Guercœur à Osnabrück (juin 2019)

Guercœur, qui n’avait plus été mis en scène depuis sa création en 1931, a enfin été redonné en version scénique. C’était à Osnabrück, en Allemagne.

Bien que les avis soient unanimes sur ses qualités, cet ouvrage demande de tels moyens techniques et musicaux pour le mettre en œuvre, que jusqu’à présent aucun théâtre n’avait réussi à le proposer à nouveau au public. C’est tout à l’honneur de l’opéra d’Osnabrück de se lancer dans une telle aventure.

Ceux qui ont assisté à l’une des représentations ont eu un privilège que Magnard lui-même n’a malheureusement jamais eu, malgré ses démarches opiniâtres. Nous avons la chance d’être invités à la dernière représentation, le 5 juillet 2019.

Vous trouverez ci-dessous nos impressions sur la mise en scène de cette très belle production. Un retour sur l’aspect purement musical suivra.

Toutes les photos sont de Jörg Landsberg. Merci à l’opéra d’Osnabrück de nous avoir autorisés à les publier.

La mise en scène de Guercœur pose certains défis au metteur en scène et au scénographe dont l’équipe de l’Opéra d’Osnabrück s’est fort bien tirée.

Face à l’écueil d’une mise en scène trop réaliste et stéréotypée (pour la représentation de l’Au-delà), avec d’importants changements de décor, puisque nous passons de l’Au-delà à l’Ici-bas et vice versa, les artistes ont choisi un dispositif simple et « recyclable » : des ellipses lumineuses en hauteur et une plate forme elliptique, sorte de scène sur la scène, au sol. Ce dispositif est maintenu sur les trois actes, figurant alternativement un lieu funéraire, la chambre de Gisèle, une estrade, une place publique…

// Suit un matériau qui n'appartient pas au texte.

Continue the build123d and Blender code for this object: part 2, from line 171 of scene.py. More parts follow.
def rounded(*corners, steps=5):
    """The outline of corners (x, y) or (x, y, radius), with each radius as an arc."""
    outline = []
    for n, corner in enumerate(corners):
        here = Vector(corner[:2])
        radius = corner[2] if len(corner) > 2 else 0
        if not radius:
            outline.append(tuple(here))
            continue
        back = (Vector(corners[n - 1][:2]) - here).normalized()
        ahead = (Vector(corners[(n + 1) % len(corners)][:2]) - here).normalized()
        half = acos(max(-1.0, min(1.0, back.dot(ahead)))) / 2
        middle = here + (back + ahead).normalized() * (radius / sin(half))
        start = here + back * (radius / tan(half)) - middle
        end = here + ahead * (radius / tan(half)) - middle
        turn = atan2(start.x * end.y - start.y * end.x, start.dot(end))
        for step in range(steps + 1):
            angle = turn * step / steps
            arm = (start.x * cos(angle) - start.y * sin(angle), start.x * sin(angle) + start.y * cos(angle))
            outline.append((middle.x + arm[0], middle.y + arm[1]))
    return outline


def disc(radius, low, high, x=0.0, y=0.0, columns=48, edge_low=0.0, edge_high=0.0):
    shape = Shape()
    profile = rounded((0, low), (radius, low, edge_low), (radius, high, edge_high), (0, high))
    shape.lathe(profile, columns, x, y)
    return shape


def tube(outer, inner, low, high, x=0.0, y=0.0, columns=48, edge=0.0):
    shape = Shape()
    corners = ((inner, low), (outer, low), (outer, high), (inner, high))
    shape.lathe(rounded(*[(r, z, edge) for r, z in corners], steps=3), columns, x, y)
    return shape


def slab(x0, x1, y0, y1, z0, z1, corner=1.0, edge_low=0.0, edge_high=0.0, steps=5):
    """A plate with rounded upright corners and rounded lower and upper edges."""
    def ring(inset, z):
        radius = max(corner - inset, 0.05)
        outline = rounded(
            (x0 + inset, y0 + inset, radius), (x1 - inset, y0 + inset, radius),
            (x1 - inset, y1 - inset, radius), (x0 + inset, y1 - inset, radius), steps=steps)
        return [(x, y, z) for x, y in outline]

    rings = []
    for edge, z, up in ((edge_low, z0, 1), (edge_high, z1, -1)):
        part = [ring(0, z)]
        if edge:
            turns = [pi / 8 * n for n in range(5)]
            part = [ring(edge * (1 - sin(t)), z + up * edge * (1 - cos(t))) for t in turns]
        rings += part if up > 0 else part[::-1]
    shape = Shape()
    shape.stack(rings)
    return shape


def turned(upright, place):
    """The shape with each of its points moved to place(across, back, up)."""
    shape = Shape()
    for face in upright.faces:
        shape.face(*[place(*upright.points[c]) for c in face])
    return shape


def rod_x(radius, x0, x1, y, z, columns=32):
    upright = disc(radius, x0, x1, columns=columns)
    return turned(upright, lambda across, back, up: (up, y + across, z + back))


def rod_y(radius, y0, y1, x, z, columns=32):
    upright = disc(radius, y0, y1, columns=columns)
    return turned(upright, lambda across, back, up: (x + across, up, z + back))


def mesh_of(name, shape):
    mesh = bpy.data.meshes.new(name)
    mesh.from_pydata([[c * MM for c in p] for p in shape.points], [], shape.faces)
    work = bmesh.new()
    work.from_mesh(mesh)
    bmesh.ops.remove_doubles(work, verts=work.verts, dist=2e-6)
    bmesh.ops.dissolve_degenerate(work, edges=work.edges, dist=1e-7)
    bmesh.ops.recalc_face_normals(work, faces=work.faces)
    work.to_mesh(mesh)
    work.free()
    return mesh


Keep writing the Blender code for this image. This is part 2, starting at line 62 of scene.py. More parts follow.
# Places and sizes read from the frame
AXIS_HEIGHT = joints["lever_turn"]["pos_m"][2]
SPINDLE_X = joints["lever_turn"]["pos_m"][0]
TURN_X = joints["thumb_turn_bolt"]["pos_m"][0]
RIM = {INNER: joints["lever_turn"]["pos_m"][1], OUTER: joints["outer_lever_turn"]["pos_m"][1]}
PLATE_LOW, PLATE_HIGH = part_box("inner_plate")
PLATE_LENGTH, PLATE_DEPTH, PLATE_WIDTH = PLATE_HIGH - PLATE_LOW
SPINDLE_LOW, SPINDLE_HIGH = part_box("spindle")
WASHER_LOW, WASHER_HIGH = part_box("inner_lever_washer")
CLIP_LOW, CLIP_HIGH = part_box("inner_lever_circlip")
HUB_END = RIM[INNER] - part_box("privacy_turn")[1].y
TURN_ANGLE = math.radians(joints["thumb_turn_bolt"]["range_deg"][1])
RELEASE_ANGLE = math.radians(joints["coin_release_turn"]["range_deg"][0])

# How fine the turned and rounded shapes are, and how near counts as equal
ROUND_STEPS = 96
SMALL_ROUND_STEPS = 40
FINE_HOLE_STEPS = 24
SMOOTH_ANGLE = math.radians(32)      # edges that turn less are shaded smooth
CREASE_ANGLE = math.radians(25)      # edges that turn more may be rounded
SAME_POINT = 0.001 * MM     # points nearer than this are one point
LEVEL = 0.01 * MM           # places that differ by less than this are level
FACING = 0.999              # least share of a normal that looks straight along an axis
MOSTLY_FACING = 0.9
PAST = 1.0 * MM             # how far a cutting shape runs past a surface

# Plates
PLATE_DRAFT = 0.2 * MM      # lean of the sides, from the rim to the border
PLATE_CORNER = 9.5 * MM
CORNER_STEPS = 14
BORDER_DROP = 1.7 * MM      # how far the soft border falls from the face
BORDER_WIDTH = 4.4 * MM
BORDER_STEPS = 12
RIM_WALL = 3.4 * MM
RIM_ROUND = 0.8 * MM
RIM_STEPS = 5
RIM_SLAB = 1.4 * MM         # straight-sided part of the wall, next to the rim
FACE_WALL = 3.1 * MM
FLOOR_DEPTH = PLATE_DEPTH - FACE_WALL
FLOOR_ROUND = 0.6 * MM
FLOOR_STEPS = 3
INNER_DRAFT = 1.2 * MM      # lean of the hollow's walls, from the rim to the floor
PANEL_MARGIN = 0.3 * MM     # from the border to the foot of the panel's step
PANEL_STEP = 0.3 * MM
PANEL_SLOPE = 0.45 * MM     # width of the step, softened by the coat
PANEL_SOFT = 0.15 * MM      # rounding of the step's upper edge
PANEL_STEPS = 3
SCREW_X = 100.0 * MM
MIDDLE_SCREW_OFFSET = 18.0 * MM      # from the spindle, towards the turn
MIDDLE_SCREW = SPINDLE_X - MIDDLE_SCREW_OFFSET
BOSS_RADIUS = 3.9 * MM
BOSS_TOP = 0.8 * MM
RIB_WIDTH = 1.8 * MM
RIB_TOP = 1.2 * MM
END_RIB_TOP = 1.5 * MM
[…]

Quant aux cercles lumineux suspendus tout au long du spectacle au-dessus de la scène, ils évoquent sans peine l’aspiration spirituelle de cette œuvre de Magnard, aspiration plus ou moins explicite et assumée d’ailleurs, le musicien s’étant maintes fois proclamé athée, dans sa Correspondance notamment.

Un écran occupe tout le fond de scène, sur lequel sont projetées tantôt des formes géométriques évoluant de l’abstrait au figuratif (notons en particulier ces structures d’atomes s’imbriquant les unes aux autres pour former progressivement le visage de Guercœur lorsque celui-ci « ressuscite »), tantôt des scènes plus réalistes, comme des manifestations écrasées par les forces de l’ordre, ou des bains de foule d’hommes politiques, puissantes évocations d’événements tragiques ayant marqué l’Histoire, du XXe siècle à nos jours…

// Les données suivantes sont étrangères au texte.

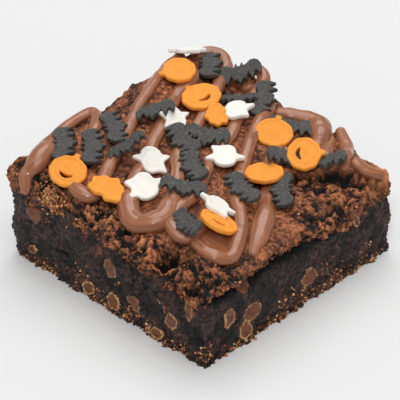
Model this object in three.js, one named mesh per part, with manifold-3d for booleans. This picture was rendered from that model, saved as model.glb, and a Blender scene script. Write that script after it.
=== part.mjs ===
// A square cut of chocolate brownie with piped chocolate drizzle and pressed sugar shapes.
// Millimetres, +Z up. The origin is the middle of the flat base and the sides lie along X and Y.

import * as THREE from "three";
import { mergeVertices } from "three/addons/utils/BufferGeometryUtils.js";
import Module from "manifold-3d";

// Driving sizes
const SIDE = 76;
const HALF = SIDE / 2;
const CORNER_HEIGHT = { left: 29.6, front: 25.2, right: 27, back: 32.6 };
const DOME = 0.8;
const EDGE_DROP = 2.6;
const EDGE_REACH = 3.2;
const CORNER_PULL = 0.01;
const CORNER_POWER = 12; // the higher, the nearer the corner the pull begins
const TURN_POWER = 9; // the same for the direction in which a side faces
const CORNER_FLARE = 1.4; // the left corner leans out towards its top
const FLARE_REACH = 12;
const FOOT = 0.8; // how far the crumbly foot stands out
const FOOT_REACH = 0.08; // its height, as a share of the rim's
const SUGAR_THICKNESS = 1.5;

// How finely the block is divided
const GRID = 28;
const WALL_LEVELS = [0, 0.07, 0.35, 0.62, 0.8, 0.9, 1];

// Soft swells of the crust: height, wavelength, heading in degrees, phase
const SWELLS = [
  [0.5, 31, 20, 0.6],
  [0.4, 19, 75, 2.1],
  [0.35, 13, 130, 4],
  [0.25, 9, 48, 1.2],
];

// Humps and hollows of the crust: x, y, radius, height
const MOUNDS = [
  [-38, 14, 20, 3.2], // the back left rim rises
  [-38, -16, 12, 2.2],
  [-39, 8, 9, 1.4],
  [-38, -31, 7, 2.4],
  [19.5, -33, 3.8, -6.5], // the deep hole by the front corner
  [28, -31.5, 3.4, 2], // the chunk beside it
  [32.5, -35, 3, -2.5],
  [-22, -36.5, 3, -1.2],
  [8, -36.5, 4, -1.4],
  [-8, -36.5, 4, -0.9],
  [34, 34, 4, 1.2],
];

// The flap: a broken edge of crust that stands above a crumbly shelf
const FLAP = { x: 18.5, y: 17, alongX: 12.5, alongY: 14.5 };
const FLAP_DROP = { depth: 2.6, slope: 1.6, startY: -2, fade: 12 };
const FLAP_LIP = { height: 0.9, behind: 2, width: 2.5, startY: 8, fade: 8 };

// Waves of the cut sides: height, wavelength, phase and the phase gained from base to rim
const SIDE_WAVES = [
  [0.35, 17, 1.3, 9],
  [0.25, 7.3, 0.5, -12],
];

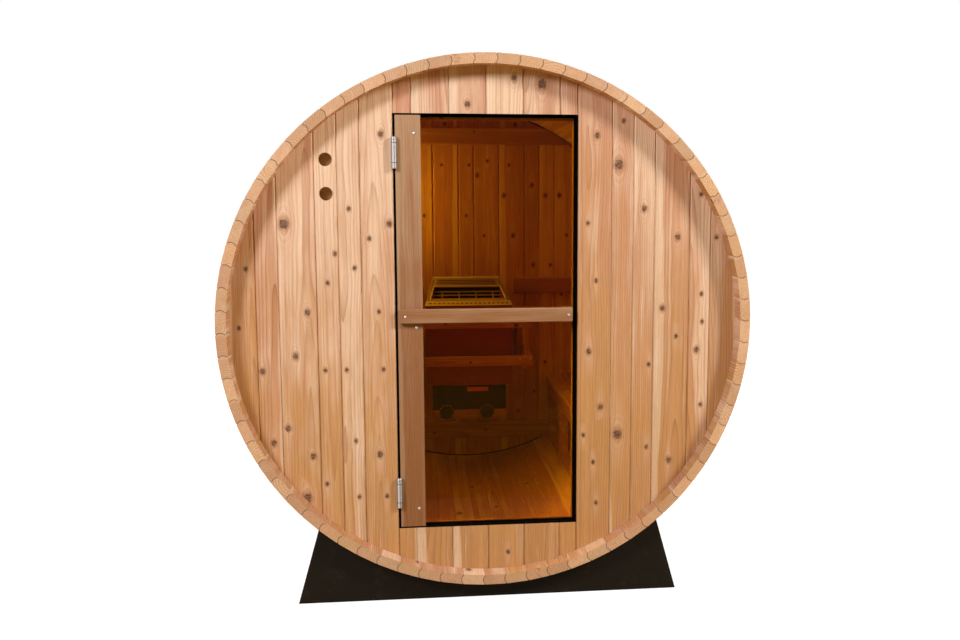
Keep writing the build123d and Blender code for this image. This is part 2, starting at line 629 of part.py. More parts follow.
# -------------------------------------------------------------- cradles, bands
def make_cradles():
    """A solid cradle under each end, hollowed to the barrel."""
    seat_radius = RADIUS + CRADLE_SEAT_PLAY
    shoulder = -math.sqrt(seat_radius**2 - CRADLE_HALF_TOP**2)
    corners = [
        (-CRADLE_HALF_BASE, -AXIS_HEIGHT),
        (CRADLE_HALF_BASE, -AXIS_HEIGHT),
        (CRADLE_HALF_TOP, shoulder),
        (-CRADLE_HALF_TOP, shoulder),
    ]
    section = Face(Wire(Polyline(*corners, close=True))) - Circle(seat_radius)
    front = FRONT_END + CRADLE_INSET
    back = BACK_END - CRADLE_INSET
    save("cradle_front", along_y(section, (front, front + CRADLE_THICKNESS)))
    save("cradle_rear", along_y(section, (back - CRADLE_THICKNESS, back)))


def make_band(name, middle):
    """A steel hoop with two lugs that a bolt draws together."""
    depth = (middle - BAND_WIDTH / 2, middle + BAND_WIDTH / 2)
    inner = RADIUS + BAND_PLAY
    outer = inner + BAND_THICKNESS
    hoop = along_y(Circle(outer) - Circle(inner), depth)
    lug = Box(BAND_LUG_THICKNESS, BAND_WIDTH, BAND_LUG_HEIGHT)
    lug_middle = inner + BAND_LUG_HEIGHT / 2
    place = round_clock(BAND_LUG_ANGLE)
    bolt_hole = place * Pos(0, middle, outer + BAND_LUG_HEIGHT / 2) * Rot(0, 90, 0)
    for side in (-1, 1):
        hoop += place * Pos(side * BAND_LUG_SPACING / 2, middle, lug_middle) * lug
    hoop -= bolt_hole * Cylinder(BAND_BOLT_DIAMETER / 2 + BAND_BOLT_PLAY, 2 * BAND_LUG_SPACING)
    bolt = bolt_hole * Cylinder(BAND_BOLT_DIAMETER / 2, BAND_LUG_SPACING + 2 * BAND_BOLT_OVERRUN)
    save(name, hoop, bolt)


os.makedirs("parts", exist_ok=True)
make_staves()
make_front_wall()
make_back_wall()
make_vent_screen()
make_casing()
make_hinge("upper", HINGE_OFFSET)
make_hinge("lower", -HINGE_OFFSET)
make_door()
make_heater()
make_heater_guard()
make_benches()
make_cradles()
make_band("band_front", FRONT_END + BAND_INSET)
make_band("band_rear", BACK_END - BAND_INSET)
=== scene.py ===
"""Looks of the barrel sauna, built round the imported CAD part. Metres, +Z up, -Y is the door end."""
import math
import random
from functools import partialmethod

import bmesh
import bpy
from mathutils import Euler, Matrix, Vector


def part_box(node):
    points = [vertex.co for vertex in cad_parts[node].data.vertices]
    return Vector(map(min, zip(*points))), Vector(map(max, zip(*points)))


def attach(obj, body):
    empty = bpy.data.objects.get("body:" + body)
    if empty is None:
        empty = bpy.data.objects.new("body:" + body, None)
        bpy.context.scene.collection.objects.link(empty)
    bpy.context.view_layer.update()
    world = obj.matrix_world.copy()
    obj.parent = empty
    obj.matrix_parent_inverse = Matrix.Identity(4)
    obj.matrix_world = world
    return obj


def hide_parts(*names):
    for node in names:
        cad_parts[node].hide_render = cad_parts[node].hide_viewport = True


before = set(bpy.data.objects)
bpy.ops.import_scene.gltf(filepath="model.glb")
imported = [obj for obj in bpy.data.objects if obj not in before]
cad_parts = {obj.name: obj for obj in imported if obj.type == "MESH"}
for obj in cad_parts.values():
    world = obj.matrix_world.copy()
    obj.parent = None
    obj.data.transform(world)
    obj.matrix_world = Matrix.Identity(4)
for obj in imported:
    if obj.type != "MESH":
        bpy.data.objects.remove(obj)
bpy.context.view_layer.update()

# ---- places from the frame
FRONT_END, BACK_END = [corner.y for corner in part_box("staves_01")]
BARREL_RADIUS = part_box("staves_03")[1].x
BACK_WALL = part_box("back_wall")
AXIS_HEIGHT = (BACK_WALL[0].z + BACK_WALL[1].z) / 2
WALL_RADIUS = (BACK_WALL[1].x - BACK_WALL[0].x) / 2
BACK_INSIDE, BACK_FACE = BACK_WALL[0].y, BACK_WALL[1].y
FRONT_FACE, FRONT_INSIDE = [corner.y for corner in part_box("front_wall_left")]
OPENING_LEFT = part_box("front_wall_left")[1].x
OPENING_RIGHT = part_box("front_wall_right")[0].x
OPENING_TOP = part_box("front_wall_over_door")[0].z - AXIS_HEIGHT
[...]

C’est selon nous le meilleur aspect de la mise en scène (et de la scénographie), car il permet, par des effets techniques très contemporains et inimaginables du temps de Magnard, de relever le plus grand défi de la représentation de cet Opéra politico-philosophique. À cet égard, le premier acte s’ouvrant sur une multitude de visages éclairés flottants dans l’air, comme les étoiles d’une lointaine galaxie, saisit par sa poésie et l’étrange émotion qui s’en dégage. Magnifique évocation de l’Au-delà et du royaume des morts.

A notre sens, ce judicieux parti-pris épuré et intemporel des deux premiers actes n’a pas été tenu jusqu’au bout, et la « chute » dans l’hyper réalisme contemporain du 3e acte nous semble assez regrettable. La succession de scènes ancrées dans le quotidien (l’échec de la réanimation de Guercœur par une équipe médicale, l’incinération de son corps puis la mise en urne…) nuit à la pureté de l’ensemble et ne nous paraissait pas nécessaire. D’autant que ce 3e acte est un retour à l’irreprésentable: la Mort, où seules « parlent » Vérité, Beauté, Bonté et Souffrance, et où « le temps n’est plus », « l’espace n’est plus » nous dit Magnard.